Since then Hunter played some time in the Arena Football, but the information and his current whereabouts range from very sketchy to unknown.
G/Gs 20/20 Tac N/a Sac N/a Fum N/a
Int 8 Yds 115 Avg 14.4 Td 2 Lg 37T
Card: Star Pics 1992
Acquired: In Person 1994, Philadelphia Eagles Training Camp
Tommy Jeter played for the Texas Longhorns during the waning days of the Southwestern Conference, (which consisted at that point of a bunch of teams from Texas after Arkansas left). He’d be drafted in the 3rd round by the Philadelphia Eagles, where I’d get his autograph in West Chester in 1995. Although he was well sized at 6-5, 285, Jeter would rarely get playing time under Rich Kotite and Ray Rhodes, and injuries took its toll on the young defensive lineman as he spent the greater part of his final season with the Eagles on IR before being released. Jeter would then sign with the Arizona Cardinals and be cut in training camp and then end up with the Panthers before retiring in 1996.

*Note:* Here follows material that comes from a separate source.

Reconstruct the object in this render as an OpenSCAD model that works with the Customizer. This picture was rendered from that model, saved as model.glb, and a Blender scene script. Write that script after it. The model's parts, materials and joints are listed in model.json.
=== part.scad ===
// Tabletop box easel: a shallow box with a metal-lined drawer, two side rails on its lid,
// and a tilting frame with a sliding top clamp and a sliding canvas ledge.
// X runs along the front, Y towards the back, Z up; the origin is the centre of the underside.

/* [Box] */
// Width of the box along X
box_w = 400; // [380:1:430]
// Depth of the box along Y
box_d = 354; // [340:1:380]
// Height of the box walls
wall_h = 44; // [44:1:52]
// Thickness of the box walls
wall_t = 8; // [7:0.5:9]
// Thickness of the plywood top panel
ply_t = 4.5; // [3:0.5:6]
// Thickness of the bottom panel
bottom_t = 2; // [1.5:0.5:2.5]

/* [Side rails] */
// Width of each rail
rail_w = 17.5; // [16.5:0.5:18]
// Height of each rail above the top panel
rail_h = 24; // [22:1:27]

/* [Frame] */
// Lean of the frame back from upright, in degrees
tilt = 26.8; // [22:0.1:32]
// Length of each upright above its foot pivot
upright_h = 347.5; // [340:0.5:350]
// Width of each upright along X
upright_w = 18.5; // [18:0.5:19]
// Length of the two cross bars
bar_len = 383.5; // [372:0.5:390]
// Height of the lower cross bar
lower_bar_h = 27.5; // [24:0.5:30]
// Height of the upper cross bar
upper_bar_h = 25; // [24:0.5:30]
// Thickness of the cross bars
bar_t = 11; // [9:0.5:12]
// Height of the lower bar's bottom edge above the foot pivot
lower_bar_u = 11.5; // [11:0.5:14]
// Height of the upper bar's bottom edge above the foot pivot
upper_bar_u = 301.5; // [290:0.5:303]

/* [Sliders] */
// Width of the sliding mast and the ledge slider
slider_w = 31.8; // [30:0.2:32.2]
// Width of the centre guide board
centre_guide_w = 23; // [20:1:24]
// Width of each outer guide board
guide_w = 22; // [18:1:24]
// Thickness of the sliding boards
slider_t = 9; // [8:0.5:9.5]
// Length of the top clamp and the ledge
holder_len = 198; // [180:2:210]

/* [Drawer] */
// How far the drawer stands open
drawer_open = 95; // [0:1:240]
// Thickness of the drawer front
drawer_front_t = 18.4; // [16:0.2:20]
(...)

I think I got like 14 or 15 autographs on my trip to West Chester that year. My parents felt bad because I wanted to go to the Pro Football HoF but we were unable to go even though we were in the general area. I think the biggest haul I got from this group was Herschel Walker, but Randall Cunningham completely denied me, by dropping my card on the ground outside the fence and insisting I already got one from him, – even though I hadn’t. Training camp there was set up much the same way as Cowboys training camp, with a long metal fence that players walked by, but a lot less fans. It was interesting too because the player’s wives came out with them too, almost like they were trying to show them off to the crowd. Tommy was a really nice guy. He saw that I was wearing my high school hat, and asked me, “What I was doing here and how was Austin?”
G/GS 32/0 Tac 15 Sac 1 FF 0 Int 0 Yds 0 Avg -.- Td 0
Cards: Action Packed Rookies 1992, Sky Box 1992
Acquired: TTM 1994, C/o The Green Bay Packers
When Buckley came out of Florida State, he had a lot of buzz surrounding him as the second coming of Deion Sanders; Rightfully so since he was a dazzling punt returner and cornerback. The Packers quickly nabbed him with the 5th pick of the first round of the 1992 draft. He’d have 3 picks and 4 fumble recoveries his first season, and be an electrifying punt returner. He’d average 10 yards a return and be the youngest player in the league to score a touchdown on a punt return. With luck getting quite a few Packers through the mail in those years I made a stab at Terrell Buckley in 1994, his final year with the Packers. Within a month or two I got these two back in the mail.
Buckley’s career was underrated to say the least. After three seasons in Green Bay, he headed out for greener pastures in Miami and played there for the next 5 seasons, pulling down 22 picks and 2 touchdowns. In 2000, he’d hop ship for the Denver Broncos for an impact year with 6 interceptions, and then New England for the next two where Buckley would earn a Superbowl ring. Terrell bounced around for the next three seasons playing again for the Dolphins in 2003, the Jets in 2004 and the Giants in 2005, where he retired at the age of 34. Buckley’s statistics are surprising as he had 50 interceptions in his career, but no Pro Bowl appearances or Hall of Fame nominations to his resume. (He currently is the only defensive player in the league with 50+ interceptions not to be enshrined, ranking him 31st all time.) After football Buckley returned to Florida State, where at the time of this post he is working on their staff as a strength and conditioning coordinator. Buckley signs his cards ‘TBuck’, a name affectionately given to him by radio and tv personality Jim Rome.